Довольно интересную жизнь я вел в период моего пребывания в Голицино, около дома отдыха писателей (в период декабрь — лето 1939–1940 гг.). Ходил я там в сельскую школу, брал уроки математики у завуча, а прямо после школы приходил в дом отдыха, где завтракал и обедал в сопровождении хора писателей, критиков, драматургов, сценаристов, поэтов и т. п. Такое сальто-мортале (от школы до писателя) было довольно живописно и давало богатую пищу для интересных наблюдений и знакомств. Беспрерывная смена людей в доме отдыха, красочный коктейль, хоровод меняющихся людей — все это составляло порой интересное зрелище. Учился я там немного — большей частью болел. Болел много, обильно, упорно и с разнообразием.

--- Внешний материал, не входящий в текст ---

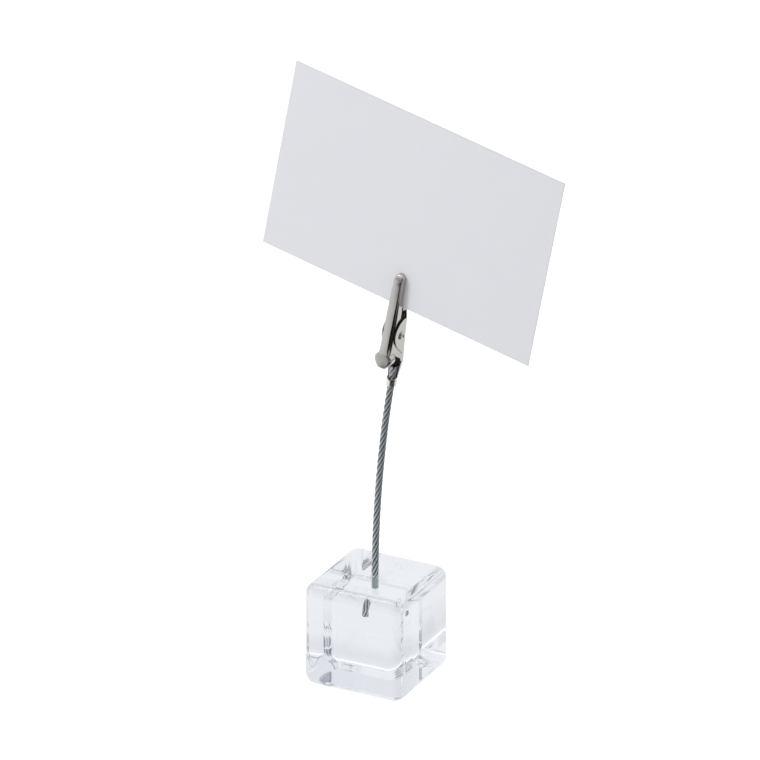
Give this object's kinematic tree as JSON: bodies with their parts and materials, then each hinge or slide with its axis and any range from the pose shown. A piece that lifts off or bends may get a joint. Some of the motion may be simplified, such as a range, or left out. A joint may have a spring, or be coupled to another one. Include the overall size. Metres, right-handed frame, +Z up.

Болел я и тяжелой простудой, и насморком, и гриппом, и краснухой, осложнившейся форменным воспалением легких… Приезжал доктор из Литфонда, говорил: «Ну-с, милейший…» — и начинал терпеливо выстукивать. Когда я выздоровел и вновь пошел в школу и приблизились испытания, то в Москве схватил свинку и опять слег. Завуч за меня хлопотал, и я был переведен в 8-й класс без испытаний с роскошным свидетельством Наркомата путей сообщения. После Голицыно мы жили в университете у одного профессора в квартире (ул. Герцена), жили у Лили — я поступил в 167-ю школу; потом нашли эту комнату на бульваре — я перешел в 326-ю школу; потом эту школу перевели в 335-ю школу, потом меня перевели в первую смену… Уф!

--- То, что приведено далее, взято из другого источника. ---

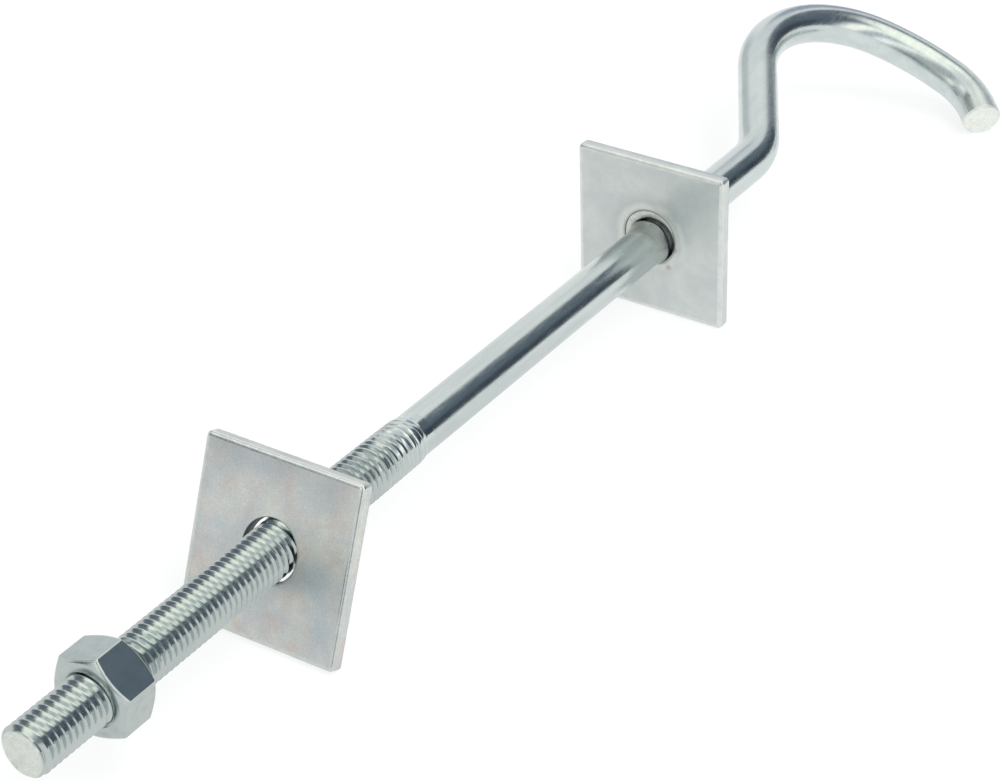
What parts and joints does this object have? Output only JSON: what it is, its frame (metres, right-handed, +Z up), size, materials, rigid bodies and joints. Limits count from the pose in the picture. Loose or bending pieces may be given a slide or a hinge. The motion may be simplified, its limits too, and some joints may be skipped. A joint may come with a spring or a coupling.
{
  "type": "through-bolt hook",
  "caption": "Threaded rod bent to an open hook, with a square plate welded on it, a loose square plate and a hex nut, to bolt through a wall or beam and hang a load from",
  "frame": {"origin": "On the rod's axis, where the thread's full diameter starts at its free end", "axes": "+X runs along the rod from the thread's free end to the hook, +Z is up as the part lies on its plates and the hook's toe, and the hook's toe hangs towards -Y and down"},
  "size_m": [0.3713, 0.0612, 0.0418],
  "materials": {
    "rod_zinc": "bright zinc plating on rolled bar",
    "plate_zinc": "bright zinc plating on sheared plate, faintly mottled",
    "nut_zinc": "bright zinc plating",
    "weld_metal": "plated weld bead with heat marks"
  },
  "bodies": {
    "hook": {"hook_rod": "rod_zinc", "welded_plate": "plate_zinc", "weld_bead": "weld_metal"},
    "nut": {"hex_nut": "nut_zinc"},
    "plate": {"loose_plate": "plate_zinc"}
  },
  "joints": [
    {"name": "nut_slide", "type": "slide", "parent": "hook", "child": "nut", "axis": [1, 0, 0], "range_m": [-0.058, 0.077]},
    {"name": "plate_slide", "type": "slide", "parent": "nut", "child": "plate", "axis": [1, 0, 0], "range_m": [-0.0435, 0.0663]}
  ]
}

Рад, что ты любишь «Евгения Онегина». Я делал огромный доклад на тему «Евгений Онегин — столичное общество», за который меня хвалили и называли «замечательным». Как видишь, хвастаться я не разучился…»
Дорогими, из русских сказок и русских песен, понятными, близкими сердцу словами встретил Георгия город, о котором мечтал: Сивцев Вражек, Тверской бульвар, Никитские ворота, Красная площадь… Полюбились ему просторные московские стадионы с жизнерадостными парнями и девчатами в полосатых футболках, тихий сад Эрмитаж, библиотеки с богатыми собраниями книг. Жизнь, совсем отличная от той, на чужбине, захватила, увлекла юношу. Многое здесь открывалось Георгию впервые.
« 3.6.41 г.
Дорогая Аля!
Сейчас 11 часов 30 минут дня. За окном почему-то идет подобие снега. Но я люблю такую погоду. За столом мама тоже пишет тебе письмо. В последние два-три месяца мы сдружились с Асеевым, который получил Сталинскую премию за поэму «Маяковский начинается». Он — простой и симпатичный человек. Мы довольно часто у него бываем — он очень ценит и уважает маму. Мама предполагает выпустить книгу переводов — это хорошая идея…

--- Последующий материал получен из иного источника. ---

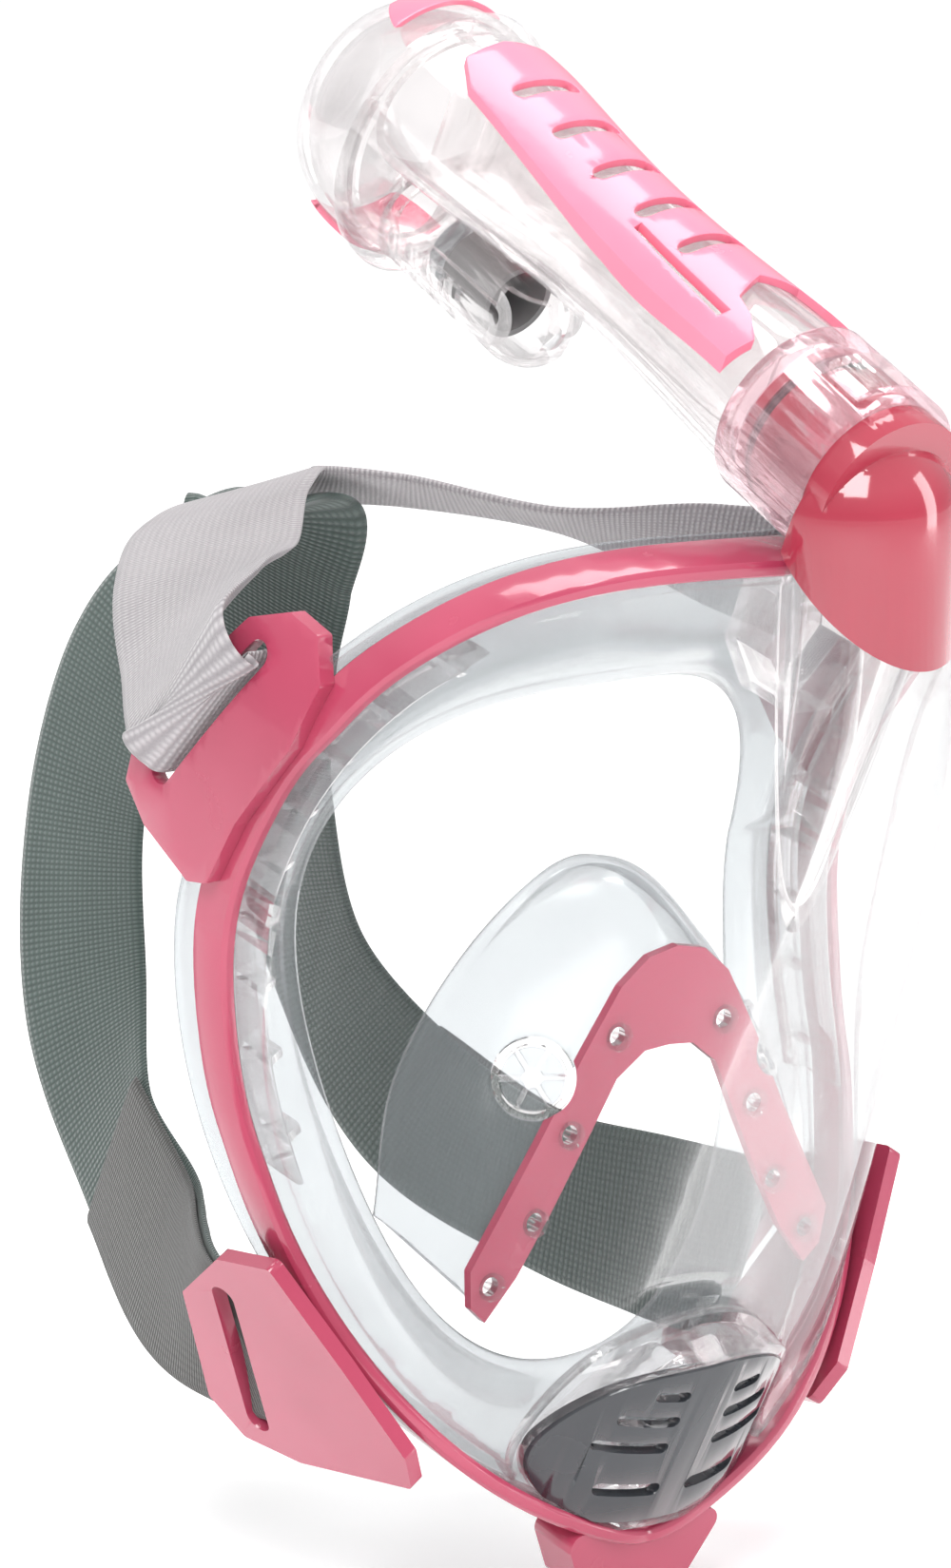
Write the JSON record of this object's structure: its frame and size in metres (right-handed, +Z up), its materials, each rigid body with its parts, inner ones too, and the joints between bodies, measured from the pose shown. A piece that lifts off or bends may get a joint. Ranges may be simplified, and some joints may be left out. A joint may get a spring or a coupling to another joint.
{
  "type": "full face snorkel mask",
  "caption": "Full face snorkel mask with a clear lens and skirt, a moulded frame with strap hooks, a two-tone head strap, and a detachable dry-top snorkel.",
  "frame": {"origin": "midway between the wearer's temples, in the plane of the face frame's widest points", "axes": "+X to the wearer's left, -Y forwards out of the lens, +Z up with the mask tipped forward as it hangs"},
  "size_m": [0.1842, 0.2578, 0.3263],
  "materials": {
    "clear_lens": "clear moulded polycarbonate",
    "clear_plastic": "clear moulded plastic",
    "clear_silicone": "translucent silicone",
    "frame": "glossy pink moulded plastic",
    "elbow": "glossy deep pink moulded plastic",
    "tube_plate": "light pink moulded plastic",
    "drain_cover": "glossy dark grey plastic",
    "float_grey": "matt grey plastic foam",
    "o_ring": "black rubber",
    "dark_strap": "dark grey-green woven elastic",
    "light_strap": "light grey woven elastic"
  },
  "bodies": {
    "mask": {"bridge_plate": "frame", "bridge_studs": "clear_plastic", "drain_housing": "clear_plastic", "drain_seat": "clear_plastic", "elbow": "elbow", "elbow_o_ring": "o_ring", "exhaust_channel_left": "clear_plastic", "exhaust_channel_right": "clear_plastic", "frame_ring": "frame", "inlet_baffle": "clear_lens", "intake_duct": "clear_lens", "lens": "clear_lens", "lower_strap": "dark_strap", "lower_strap_hook_left": "frame", "lower_strap_hook_right": "frame", "oronasal_pocket": "clear_silicone", "oronasal_valve_seat_left": "clear_plastic", "oronasal_valve_seat_right": "clear_plastic", "skirt": "clear_silicone", "upper_strap": "light_strap", "upper_strap_hook_left": "frame", "upper_strap_hook_right": "frame"},
    "release_button": {"release_button": "clear_plastic"},
    "float": {"float": "float_grey", "float_seal": "clear_silicone"},
    "drain_cover": {"drain_cover": "drain_cover"},
    "drain_membrane": {"drain_membrane": "clear_silicone"},
    "valve_flap_left": {"oronasal_valve_flap_left": "clear_silicone"},
    "valve_flap_right": {"oronasal_valve_flap_right": "clear_silicone"},
    "snorkel": {"snorkel_tube": "clear_plastic", "tube_collar": "clear_plastic", "tube_plate": "tube_plate", "dry_top_flange": "clear_plastic", "dry_top_cap": "clear_plastic", "cap_trim_front": "tube_plate", "cap_trim_back": "tube_plate", "float_chamber": "clear_plastic"}
  },
  "joints": [
    {"name": "snorkel_pull", "type": "slide", "parent": "mask", "child": "snorkel", "axis": [0, 0.891, 0.454], "range_m": [0, 0.03]},
    {"name": "release_press", "type": "slide", "parent": "snorkel", "child": "release_button", "axis": [0, 0.454, -0.891], "range_m": [0, 0.001], "stiffness_N_per_m": 400},
    {"name": "float_lift", "type": "slide", "parent": "snorkel", "child": "float", "axis": [0, 0.891, 0.454], "range_m": [0, 0.013]},
    {"name": "drain_cover_unclip", "type": "slide", "parent": "mask", "child": "drain_cover", "axis": [0, -0.8643, -0.503], "range_m": [0, 0.012]},
    {"name": "drain_membrane_open", "type": "slide", "parent": "mask", "child": "drain_membrane", "axis": [0, -0.8643, -0.503], "range_m": [0, 0.001], "stiffness_N_per_m": 100},
    {"name": "left_valve_open", "type": "slide", "parent": "mask", "child": "valve_flap_left", "axis": [-0.5817, 0.7168, -0.3844], "range_m": [0, 0.001], "stiffness_N_per_m": 100},
    {"name": "right_valve_open", "type": "slide", "parent": "mask", "child": "valve_flap_right", "axis": [0.5817, 0.7168, -0.3844], "range_m": [0, 0.001], "stiffness_N_per_m": 100}
  ]
}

Мама подружилась с Крученых (есть такой поэт, вернее, словообразователь). Вот и будем ездить к нему на дачу. Буду ходить в Эрмитаж — все-таки там ничего, иногда есть неплохие концерты, и вообще мне там нравится. Все мои знакомые девушки разъезжаются: Мирэль Шагинян — в Коктебель, Нэтта Квитко — на практику живописи в Новый Иерусалим. Я туда буду ездить — там прекрасная природа. Но все они интересуются живописью, а я давно перестал, и всегда выходят споры, потому что я не перевариваю Грабаря и Герасимова и ратую за Мазареля и Пикассо.